— GOAL OF THE EXERCISE —
Copy out every line of the data exactly.

* Start COLLECTED MATERIAL *

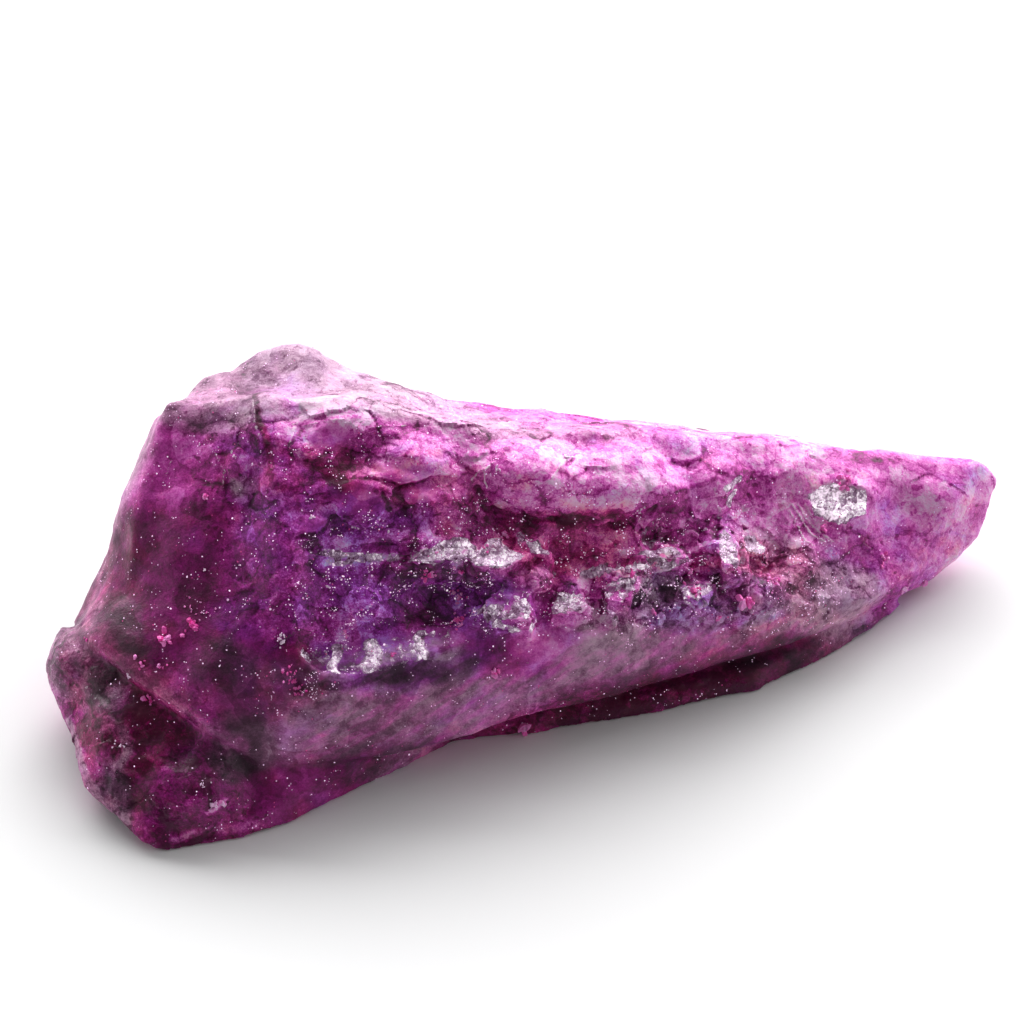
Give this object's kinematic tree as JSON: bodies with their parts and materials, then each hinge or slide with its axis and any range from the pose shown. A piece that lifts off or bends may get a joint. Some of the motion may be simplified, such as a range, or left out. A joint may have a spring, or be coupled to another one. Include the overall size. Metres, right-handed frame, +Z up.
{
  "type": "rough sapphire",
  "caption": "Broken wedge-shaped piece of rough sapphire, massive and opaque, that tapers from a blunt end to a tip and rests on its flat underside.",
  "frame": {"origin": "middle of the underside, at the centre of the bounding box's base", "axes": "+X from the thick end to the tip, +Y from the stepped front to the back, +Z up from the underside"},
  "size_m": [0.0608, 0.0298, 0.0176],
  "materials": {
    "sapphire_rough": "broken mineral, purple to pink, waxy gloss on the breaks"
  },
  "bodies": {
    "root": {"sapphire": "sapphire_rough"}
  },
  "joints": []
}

* End COLLECTED MATERIAL *

— RESPONSE TO THE EXERCISE —
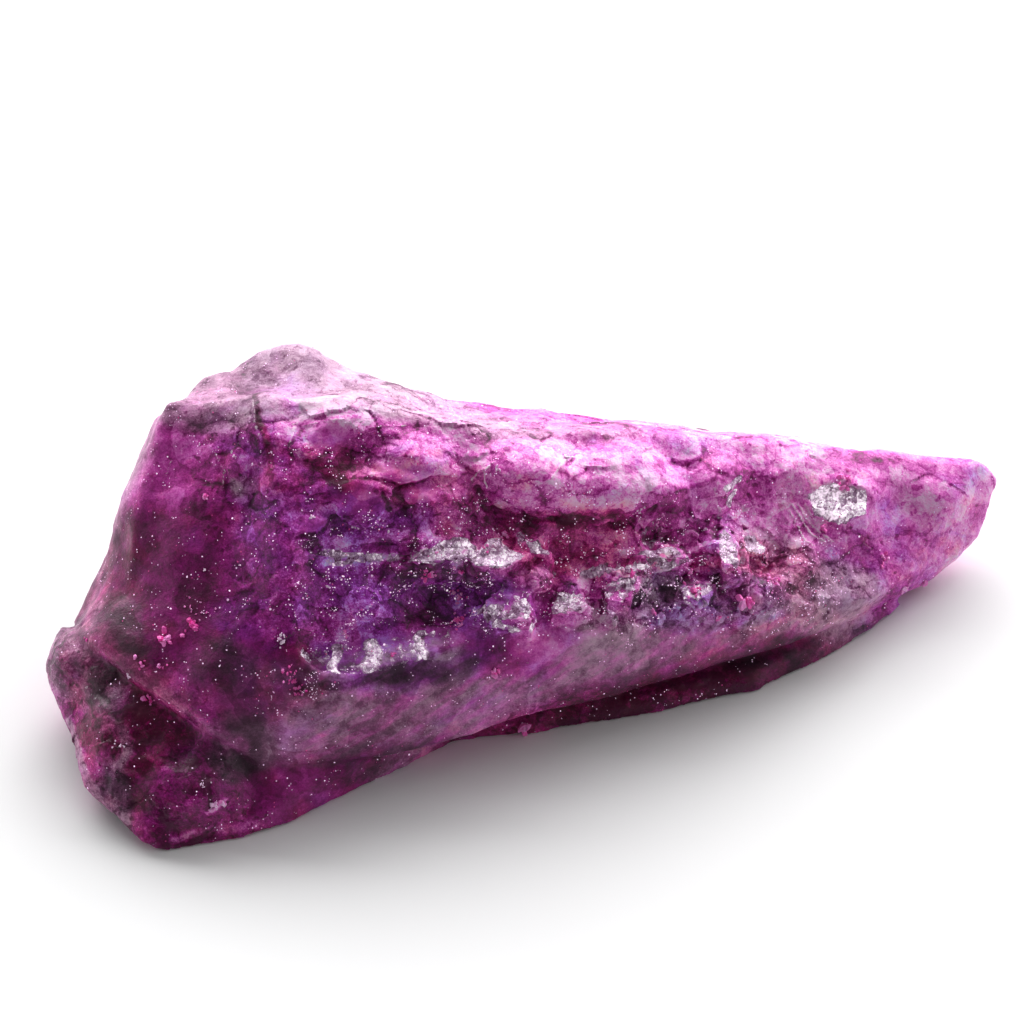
Give this object's kinematic tree as JSON: bodies with their parts and materials, then each hinge or slide with its axis and any range from the pose shown. A piece that lifts off or bends may get a joint. Some of the motion may be simplified, such as a range, or left out. A joint may have a spring, or be coupled to another one. Include the overall size. Metres, right-handed frame, +Z up.
{
  "type": "rough sapphire",
  "caption": "Broken wedge-shaped piece of rough sapphire, massive and opaque, that tapers from a blunt end to a tip and rests on its flat underside.",
  "frame": {"origin": "middle of the underside, at the centre of the bounding box's base", "axes": "+X from the thick end to the tip, +Y from the stepped front to the back, +Z up from the underside"},
  "size_m": [0.0608, 0.0298, 0.0176],
  "materials": {
    "sapphire_rough": "broken mineral, purple to pink, waxy gloss on the breaks"
  },
  "bodies": {
    "root": {"sapphire": "sapphire_rough"}
  },
  "joints": []
}